Imagine the robot is a car trying to drive to a specific destination (the task) while obeying speed limits (the motor constraints).

  1. The Lyapunov Function (The "Energy Hill"):
    Think of the robot's goal as the bottom of a deep valley. The robot's current position is somewhere up on the hillside. The "Lyapunov Function" is a mathematical way of measuring how far up the hill the robot is. The goal is to make sure the robot always rolls down the hill toward the destination. The math guarantees that as long as the robot keeps rolling down, it will eventually reach the bottom (the goal) and stop there.

  2. The Quadratic Program (The "Traffic Cop"):
    The robot needs to decide which way to move every millisecond.

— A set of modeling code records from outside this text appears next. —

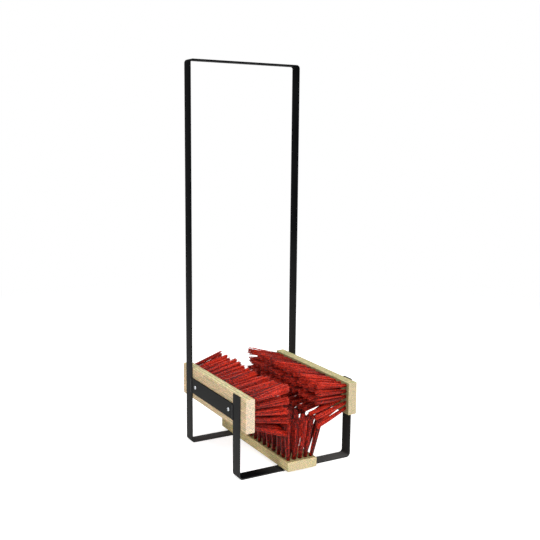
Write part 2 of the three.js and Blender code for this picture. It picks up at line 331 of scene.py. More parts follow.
@dataclass(frozen=True)
class RawBeech:
    """Planed raw beech: pale cream, with soft growth rings, fine fibres, small brown ray
    flecks along the grain, open pores everywhere and sawn end grain of its own tones.

    The face that holds the tufts is darkened to a greenish brown, which is painted shade between
    the tufts, and the top can be tinted, which is painted light on the top.
    """

    name: str = "raw_planed_beech"
    planed: tuple[str, str] = ("#dccaa2", "#bea67a")
    planed_stops: Pair = (0.37, 0.60)
    fibre_share: float = 0.60
    sawn: tuple[str, str] = ("#dccab2", "#cbb598")
    sawn_stops: Pair = (0.2, 0.9)
    sawn_cosines: Pair = (0.55, 0.85)
    fleck: str = "#93764e"
    fleck_range: Pair = (0.66, 0.74)
    fleck_share: float = 0.55
    soil: str = "#776c44"
    soil_share: float = 0.6
    top_tint: Point = (1.0, 1.0, 1.0)
    face_cosines: Pair = (0.85, 0.97)
    roughness: float = 0.78
    specular: float = 0.25
    ring_spacing: float = 3.4 * MM
    ring_waviness: float = 3.0
    ring_wave_scale: float = 0.35
    # Real fibres, flecks and pores are well under a millimetre wide, which is too fine to
    # show in the render, so they are drawn as coarse as they need to be.
    fibre: Point = (2.8 * MM, 42 * MM, 2.8 * MM)
    fibre_depth: float = 0.12 * MM
    fibre_strength: float = 0.5
    fleck_cell: Point = (2.0 * MM, 9 * MM, 2.0 * MM)
    pore_cell: Point = (1.8 * MM, 11 * MM, 1.8 * MM)
    pore_range: Pair = (0.3, 0.7)
    pore_tint: float = 0.35
    pore_contrast: float = 0.19

    def material(self, block: str, pith: Point, face: Point) -> Material:
        """Builds the wood of one block, with its rings centred on the pith.

        Args:
            block: Name of the block.
            pith: Point in metres that the growth rings are centred on.
            face: Direction of the face that holds the tufts.

        Returns:
            The finish.
        """
        material, tree = new_material(f"{self.name}_{block}")
        # A ring texture's period is 2 pi / 20 at scale 1.
        rings = add_node(tree, "TexWave", {
            "Vector": stretched(tree, 1.0, tuple(-value for value in pith)),
            "Scale": math.tau / 20 / self.ring_spacing, "Distortion": self.ring_waviness,
            "Detail": 2.0, "Detail Scale": self.ring_wave_scale,
        }, "Fac", wave_type="RINGS", rings_direction="Y", wave_profile="SAW")
        fibres = add_node(tree, "TexNoise", {
            "Vector": stretched(tree, self.fibre, pith), "Scale": 1.0, "Detail": 3.0,
        })
        flecks = add_node(tree, "TexNoise", {
            "Vector": stretched(tree, self.fleck_cell, pith), "Scale": 1.0, "Detail": 1.0,
        })
        blend = add_node(tree, "Mix", {0: self.fibre_share, 2: rings, 3: fibres})
        planed = add_node(tree, "ValToRGB", [blend], stops=zip(self.planed_stops, self.planed))
        spots = add_node(tree, "MapRange", [flecks, *self.fleck_range, 0.0, self.fleck_share])
        flecked = add_node(tree, "Mix", {0: spots, 6: planed, 7: linear(self.fleck)},
                           data_type="RGBA")
        sawn = add_node(tree, "ValToRGB", [rings], stops=zip(self.sawn_stops, self.sawn))
        is_end = facing(tree, (0, 1, 0), self.sawn_cosines, both_ways=True)
        colour = add_node(tree, "Mix", {0: is_end, 6: flecked, 7: sawn}, data_type="RGBA")
        pores = add_node(tree, "TexNoise", {
            "Vector": stretched(tree, self.pore_cell), "Scale": 1.0, "Detail": 1.0,
        })
        # The noise's colours lie round one half, so this varies each channel round one.
        tint = [pores.node.outputs["Color"], (2 * self.pore_tint,) * 3,
                (1 - self.pore_tint,) * 3]
        tinted = add_node(tree, "VectorMath", tint, operation="MULTIPLY_ADD")
        toned = add_node(tree, "MapRange", [
            pores, *self.pore_range, 1 - self.pore_contrast, 1 + self.pore_contrast,
        ])
        pored = add_node(tree, "VectorMath", {0: tinted, "Scale": toned}, operation="SCALE")
        speckled = add_node(tree, "VectorMath", [colour, pored], operation="MULTIPLY")
        # Painted light on the top: its colour is multiplied by the top's tint.
        is_top = facing(tree, (0, 0, 1), self.face_cosines)
        lit_top = add_node(tree, "Mix", {0: is_top, 6: speckled, 7: (*self.top_tint, 1.0)},
                        data_type="RGBA", blend_type="MULTIPLY")
        # Painted shade between the tufts: the face that holds them is darkened to a greenish
        # brown.
        shaded_face = facing(tree, face, self.face_cosines, self.soil_share)
        final = add_node(tree, "Mix", {0: shaded_face, 6: lit_top, 7: linear(self.soil)},
                         data_type="RGBA")
        close_material(tree, {
            "Base Color": final, "Roughness": self.roughness,
            "Specular IOR Level": self.specular,
        }, fibres, self.fibre_depth, self.fibre_strength)
        return material


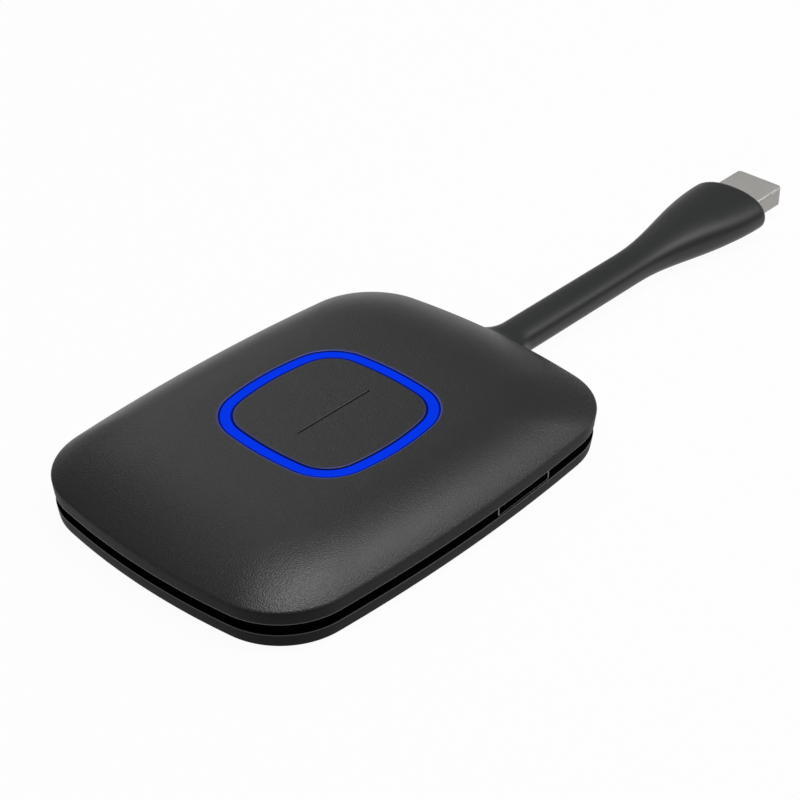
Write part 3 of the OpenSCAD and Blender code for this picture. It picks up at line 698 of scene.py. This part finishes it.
tinned.inputs["Color2"].default_value = (0.5, 0.5, 0.47, 1)
mask_gloss = add_node(tree, "MapRange")
mask_gloss.inputs["To Min"].default_value = 0.32
mask_gloss.inputs["To Max"].default_value = 0.55
wire(
    tree,
    (place.outputs["Object"], tracks.inputs["Vector"]),
    (place.outputs["Object"], vias.inputs["Vector"]),
    (vias.outputs["Distance"], ring_line.inputs[0]),
    (ring_line.outputs[0], tinned.inputs["Fac"]),
    (tracks.outputs["Color"], tinned.inputs["Color1"]),
    (tinned.outputs[0], shader.inputs["Base Color"]),
    (noise_value(tree, place.outputs["Object"], mask_patch), mask_gloss.inputs["Value"]),
    (mask_gloss.outputs[0], shader.inputs["Roughness"]),
)
dress(board_mask, "main_board")


# Board's parts
# Epoxy chips, a shielded radio with two ceramic antennas, a crystal, the power coil and its can capacitors,
# all soldered flat on the board. A gap pad and a sheet of aluminium take the processor's heat to the base.
dress(moulding("chip_epoxy", (0.012, 0.012, 0.013), size=0.12, speckle=0.25, roughness=0.55),
      "processor", "memory_chips", "power_chips")
dress(metal("shield_can", (0.62, 0.61, 0.58), contrast=0.08, roughness=0.3), "radio_module", "crystal")
dress(moulding("pressed_ferrite", (0.045, 0.045, 0.048), size=0.2, speckle=0.3, relief=0.6, roughness=0.7),
      "power_inductor")
dress(metal("capacitor_can", (0.66, 0.65, 0.62), width=0.05, length=0.05, roughness=0.28), "capacitors")
dress(moulding("antenna_ceramic", (0.68, 0.66, 0.6), size=0.2, speckle=0.06, roughness=0.35), "antennas")
dress(moulding("gap_pad", (0.2, 0.28, 0.5), size=0.5, speckle=0.2, relief=0.6, roughness=0.85),
      "thermal_pad")
dress(metal("spreader_sheet", (0.72, 0.73, 0.74), width=0.15, length=12, roughness=0.32), "heat_spreader")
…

The "QP" is a super-fast math solver that acts like a traffic cop.

    • The Rule: "You must keep rolling down the hill (stability)."
    • The Constraint: "But you cannot exceed the speed limit (motor limits) and you cannot drive off a cliff (physics constraints)."
    • The Job: The traffic cop calculates the best possible move that satisfies both rules.

The "Secret Sauce": The "Soft" Twist

The authors realized that for very floppy robots, the standard "Traffic Cop" sometimes gets confused. It tries to force the robot to move in a way that the motors physically can't do, causing the robot to wiggle uncontrollably (like a snake thrashing).

They introduced a "Soft" change of coordinates.

  • The Old Way: Trying to control the whole snake at once.
  • The New Way: The controller separates the snake into two parts:
    1. The parts the motors can touch: It forces these to follow the rules strictly.
    2. The parts the motors can't touch: It lets these parts "go with the flow" as long as they don't break the physics.

It's like a conductor leading an orchestra. The conductor (the controller) tells the violins (the motors) exactly what to play. The cellos (the unactuated parts) are allowed to improvise a bit, but the conductor ensures the whole song still sounds harmonious and doesn't turn into noise.

What Did They Test?

They tested this "Smart Traffic Cop" on three different robots, from simple to very complex:

  1. A Tendon-Driven Finger: Like a robotic finger made of strings.
  2. A Helix Robot: A spiral-shaped robot made of rigid segments connected by soft joints (like a spring).
  3. SpiRob: A logarithmic spiral robot inspired by an octopus arm or elephant trunk. This one is the hardest because it has 27 joints but only 3 motors!

The Results

  • The Old Methods: Often failed. They would try to push the motors too hard, the motors would hit their limit, and the robot would lose its balance or miss the target.
  • The New Method: It successfully guided all three robots to their targets, even the super-wiggly octopus arm. It kept the "energy hill" (Lyapunov function) decreasing smoothly, meaning the robot was always moving toward the goal without crashing.

In a Nutshell

This paper gives soft robots a new way to think. Instead of trying to force a floppy, under-powered robot to act like a rigid, powerful machine, it teaches the robot to dance with its limitations. It uses math to find the safest, most stable path to the goal, respecting the fact that the robot is squishy and the motors are weak.

It's the difference between trying to push a wet noodle with a hammer (old methods) and gently guiding it with a stream of water (the new method). The result is a robot that is safer, more accurate, and actually works in the real world.